REQUIRED TASK:
Only the lines from the line that has "bpy.data.objects.remove(obj)" through the line that has "bpy.context.view_layer.update()" should be reproduced, exactly and with both ends kept.

GIVEN MATERIAL:
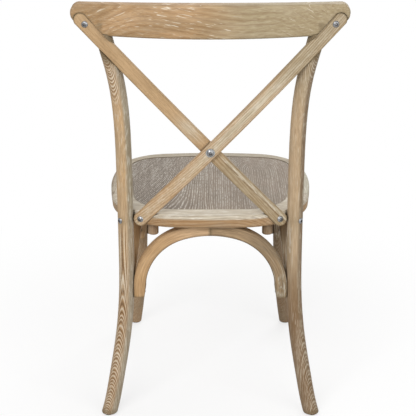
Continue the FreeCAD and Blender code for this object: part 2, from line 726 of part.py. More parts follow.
def make_back_fasteners(chair):
    """Screws at the slat ends, and the bolt, washer and cap nut at the crossing."""
    half = SLAT_THICKNESS / 2
    for outer, name in ((True, "cross_slat_outer"), (False, "cross_slat_inner")):
        for share, group, depth, held in (
                (0, "slat_foot_screws", SLAT_SCREW_IN_WOOD, "seat_rail_rear"),
                (1, "slat_top_screws", SLAT_SCREW_IN_CREST, "crest_rail")):
            centre, along, wide, outward = slat_frame(outer, share)
            seat = centre + outward * (half + HOLE_GAP)
            length = SLAT_THICKNESS + depth
            solid = screw(SLAT_SCREW_HEAD_RADIUS, SLAT_SCREW_HEAD_HEIGHT, SLAT_SCREW_RADIUS,
                          length)
            chair.add(group, aim(solid, seat, outward))
            chair.drill(screw_hole(seat, outward, SLAT_SCREW_RADIUS, length), name, held)
    centre, along, wide, outward = slat_frame(True, cross_share())
    washer_under = centre + outward * (half + HOLE_GAP)
    washer_seat = washer_under + outward * WASHER_THICKNESS
    inner_centre = slat_frame(False, cross_share())[0]
    nut_seat = centre + outward * ((inner_centre - centre).dot(outward) - half - HOLE_GAP)
    length = (washer_seat - nut_seat).Length
    hole = screw_hole(washer_seat, outward, CROSS_BOLT_RADIUS, length)
    washer = rod(WASHER_RADIUS, washer_under, washer_seat)
    chair.add("cross_washer", washer.cut(hole))
    chair.drill(hole, "cross_slat_outer", "cross_slat_inner")
    dome = CAP_NUT_HEIGHT - CAP_NUT_RADIUS
    bolt_end = nut_seat - outward * (dome + CAP_NUT_RADIUS / 2)
    shank = rod(CROSS_BOLT_RADIUS, washer_seat, bolt_end)
    head = button_head(CROSS_HEAD_RADIUS, CROSS_HEAD_HEIGHT, HEX_KEY_RADIUS)
    chair.add("cross_bolt", aim(head, washer_seat, outward).fuse(shank))
    cap = Part.makeSphere(CAP_NUT_RADIUS, V(0, 0, dome)).cut(half_space(Z_AXIS, dome, False))
    nut = Part.makeCylinder(CAP_NUT_RADIUS, dome).fuse(cap)
    nut = aim(nut, nut_seat, outward * -1)
    bore = rod(CROSS_BOLT_RADIUS + HOLE_GAP, washer_seat, bolt_end - outward * FIT_GAP)
    chair.add("cross_cap_nut", nut.cut(bore))


def make_leg_bolts(chair):
    """A bolt through each rear leg into the seat's rear corner, with its barrel nut."""
    post = rear_leg_point(LEG_BOLT_Z)
    corner = rear_corner_centre()
    outward = V(post.x - corner.x, post.y - corner.y, 0).normalize()
    seat = post + outward * (REAR_LEG_RADIUS - FIT_GAP)
    length = 2 * REAR_LEG_RADIUS + LEG_BOLT_REACH
    head = button_head(LEG_BOLT_HEAD_RADIUS, LEG_BOLT_HEAD_HEIGHT, HEX_KEY_RADIUS)
    shank = rod(LEG_BOLT_RADIUS, seat, seat - outward * length)
    bolt = aim(head, seat, outward).fuse(shank)
    chair.both("rear_leg_bolts", bolt)
    recess = rod(LEG_BOLT_HEAD_RADIUS + HOLE_GAP, seat, seat + outward * REAR_LEG_RADIUS)
    hole = screw_hole(seat, outward, LEG_BOLT_RADIUS, length)
    for tool in (recess, hole):
        chair.drill(tool, "rear_leg_left")
        chair.drill(mirrored(tool), "rear_leg_right")
    chair.drill(hole, "seat_rail_rear")
    chair.drill(mirrored(hole), "seat_rail_rear")
    nut_at = post - outward * (REAR_LEG_RADIUS + BARREL_NUT_INSET)
    base = V(nut_at.x, nut_at.y, SEAT_BOTTOM_Z + END_GAP)
    nut = rod(BARREL_NUT_RADIUS, base, base + Z_AXIS * BARREL_NUT_LENGTH)
    chair.both("barrel_nuts", nut.cut(hole))
    pocket = rod(BARREL_NUT_RADIUS + HOLE_GAP, base - Z_AXIS * 2 * END_GAP,
                 base + Z_AXIS * (BARREL_NUT_LENGTH + FIT_GAP))
    chair.drill(pocket, "seat_rail_rear")
    chair.drill(mirrored(pocket), "seat_rail_rear")


def turned(shape, lean, angle, shift):
    """Lean a half arch over from its foot, turn it about the vertical and move it."""
    placed = shape.copy()
    placed.rotate(V(0, 0, ARCH_END_Z), X_AXIS, lean)
    placed.rotate(V(0, 0, 0), Z_AXIS, angle)
    placed.translate(shift)
    return placed


def make_arches(chair):
    """The four arches under the seat, two halves each, with their screws.

    The side arches stand on the line between the legs and lean in to the seat rails.
    """
    rear = rear_leg_point(ARCH_LEG_SCREW_Z)
    front = front_leg_point(ARCH_LEG_SCREW_Z)
    front_radius = front_leg_radius(ARCH_LEG_SCREW_Z)
    line = V(rear.x - front.x, rear.y - front.y, 0)
    to_rear = math.degrees(math.atan2(line.y, line.x))
    side_span = (line.Length - REAR_LEG_RADIUS - front_radius) / 2
    side = V(front.x, front.y, 0) + line * ((front_radius + side_span) / line.Length)
    posts = round_bar(rear_leg_point, ARCH_END_Z / 2, SEAT_BOTTOM_Z,
                      lambda z: REAR_LEG_RADIUS + FIT_GAP)
    fronts = round_bar(front_leg_point, ARCH_END_Z / 2, SEAT_BOTTOM_Z,
                       lambda z: front_leg_radius(z) + FIT_GAP)
    lean = SIDE_ARCH_LEAN_DEG
    places = (
        ("rear_arch", rear.x - REAR_LEG_RADIUS, 0, 0, V(0, REAR_ARCH_Y, 0), posts, "rear_leg",
         "seat_rail_rear"),
        ("front_arch", front.x - front_radius, 0, 0, V(0, FRONT_ARCH_Y, 0), fronts, "front_leg",
         "seat_rail_front"),
        ("side_arch_rear", side_span, -lean, to_rear, side, posts, "rear_leg", "seat_rail"),
        ("side_arch_front", side_span, lean, to_rear - 180, side, fronts, "front_leg",
         "seat_rail"),
    )
    for name, span, tip, angle, shift, leg_tool, leg_name, rail in places:
        reach = span + 2 * FIT_GAP + ARCH_LET_UP
        tip_angle = math.radians(tip)
        drop = SEAT_BOTTOM_Z - ARCH_END_Z
        let_up = (drop + ARCH_DEPTH / 2 * abs(math.sin(tip_angle))) / math.cos(tip_angle) - drop
        arch = turned(half_arch(reach, let_up + ARCH_LET_UP), tip, angle, shift)
        chair.pair(name, arch.cut(half_space(Z_AXIS, SEAT_BOTTOM_Z, True)).cut(leg_tool))

        def spot(along, z):
            """A point on the middle of the leaning band, at a reach and a height."""
            aside = -(z - ARCH_END_Z) * math.tan(tip_angle)
            return turned(Part.Vertex(along, aside, z), 0, angle, shift).Point

        screw_z = SIDE_ARCH_SCREW_Z if tip else ARCH_LEG_SCREW_Z
        across = (spot(1, screw_z) - spot(0, screw_z)).normalize()
        into_leg = screw_at(spot(reach - ARCH_WIDTH, screw_z), across * -1,
                            ARCH_WIDTH + ARCH_SCREW_IN_WOOD)
        crown_low = SEAT_BOTTOM_Z + ARCH_LET_UP - ARCH_WIDTH
        into_seat = screw_at(spot(ARCH_SEAT_SCREW_OFFSET, crown_low), Z_AXIS * -1,
                             POCKET_FLOOR_Z - 2 * END_GAP - crown_low)
        for group, (solid, hole), partner in (
                ("arch_leg_screws", into_leg, leg_name),
                ("arch_seat_screws", into_seat, rail)):
            chair.both(group, solid)
            one = partner if partner.startswith("seat_rail_") else partner + "_left"
            other = partner if partner.startswith("seat_rail_") else partner + "_right"
            chair.drill(hole, name + "_left", one)
            chair.drill(mirrored(hole), name + "_right", other)


def screw_at(face_point, outward, reach):
    """A screw that reaches so far behind a face, its head sunk, with the hole it needs."""
    seat = face_point - outward * (ARCH_SCREW_HEAD_HEIGHT + END_GAP)
    length = reach - ARCH_SCREW_HEAD_HEIGHT - END_GAP
    solid = screw(ARCH_SCREW_HEAD_RADIUS, ARCH_SCREW_HEAD_HEIGHT, ARCH_SCREW_RADIUS, length)
    hole = screw_hole(seat, outward, ARCH_SCREW_RADIUS, length)
    sink = rod(ARCH_SCREW_HEAD_RADIUS + HOLE_GAP, seat, seat + outward * ARCH_WIDTH)
    return aim(solid, seat, outward), hole.fuse(sink)


def make_pegs(chair):
    """Turned pegs under the seat's rear corners."""
    base = V(PEG_X, PEG_Y, SEAT_BOTTOM_Z)
    knob = rod(PEG_RADIUS, base, base - Z_AXIS * PEG_LENGTH)
    knob = knob.makeFillet(PEG_ROUND, edges_at_height(knob, SEAT_BOTTOM_Z - PEG_LENGTH))
    stem = rod(PEG_TENON_RADIUS, base - Z_AXIS * END_GAP, base + Z_AXIS * PEG_TENON_LENGTH)
    chair.both("stacking_pegs", knob.fuse(stem))
    hole = rod(PEG_TENON_RADIUS + HOLE_GAP, base - Z_AXIS * END_GAP,
               base + Z_AXIS * (PEG_TENON_LENGTH + END_GAP / 2))
    chair.drill(hole, "seat_rail_rear")
    chair.drill(mirrored(hole), "seat_rail_rear")


def stand_on_origin(chair):
    """Move every piece so that the origin is the centre of the chair's base."""
    box = FreeCAD.BoundBox()
    for solids in chair.pieces.values():
        for solid in solids:
            box.add(solid.optimalBoundingBox(False, False))
    shift = V(-(box.XMin + box.XMax) / 2, -(box.YMin + box.YMax) / 2, -box.ZMin)
    for solids in chair.pieces.values():
        for solid in solids:
            solid.translate(shift)
    return shift


def main():
    chair = Chair()
    make_legs(chair)
    make_seat(chair)
    make_back(chair)
    make_back_fasteners(chair)
    make_leg_bolts(chair)
    make_arches(chair)
    make_pegs(chair)
    shift = stand_on_origin(chair)
    os.makedirs("parts", exist_ok=True)
    for name, shapes in chair.pieces.items():
        solids = [solid for shape in shapes for solid in shape.Solids]
        shape = solids[0] if len(solids) == 1 else Part.makeCompound(solids)
        shape.exportStep("parts/" + name + ".step")
        print(name, len(solids), round(shape.Volume / 1000, 2), shape.isValid())
    print("moved by", shift)


main()
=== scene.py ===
import bpy
import math
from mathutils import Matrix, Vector

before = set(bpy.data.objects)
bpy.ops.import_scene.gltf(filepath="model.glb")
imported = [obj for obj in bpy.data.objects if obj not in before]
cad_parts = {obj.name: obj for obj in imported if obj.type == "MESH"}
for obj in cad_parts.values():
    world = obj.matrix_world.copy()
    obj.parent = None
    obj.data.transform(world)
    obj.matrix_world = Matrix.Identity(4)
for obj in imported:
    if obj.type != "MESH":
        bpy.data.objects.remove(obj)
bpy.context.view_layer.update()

# Camera, from the fit of the photograph: a view from behind, a little above the back
CAMERA_Y = 2.4070
CAMERA_Z = 1.2456
CAMERA_PITCH_DEG = 19.525
CAMERA_LENS_MM = 99.58
SENSOR_MM = 36.0
SHIFT_X = -0.0055
SHIFT_Y = 0.0007

# The chair's own lines in metres, as the solids are drawn, for the grain to follow
LEG_LINE_Y = 0.1712
REAR_LEG_X = 0.1745
REAR_LEG_Y = LEG_LINE_Y + 0.007
FOOT_BEND_Z = 0.335
FOOT_SPLAY = 0.045
FLARE_Z = 0.590
FLARE = 0.0275
CREST_LOW_Z = 0.8202
CREST_CURVE = 0.533
CROSS_Z = 0.588
SLAT_RISE = 0.7315
SLAT_RUN = 0.6818
SEAT_EDGE_LOW_Z = 0.4405
SEAT_EDGE_HIGH_Z = 0.4450
HAUNCH_RADIUS = 0.112
CROWN_ANGLE = math.radians(17.5)
HAUNCH_Z = 0.2828
SIDE_ARCH_MIDDLE_Y = LEG_LINE_Y - 0.1772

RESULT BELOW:
        bpy.data.objects.remove(obj)
bpy.context.view_layer.update()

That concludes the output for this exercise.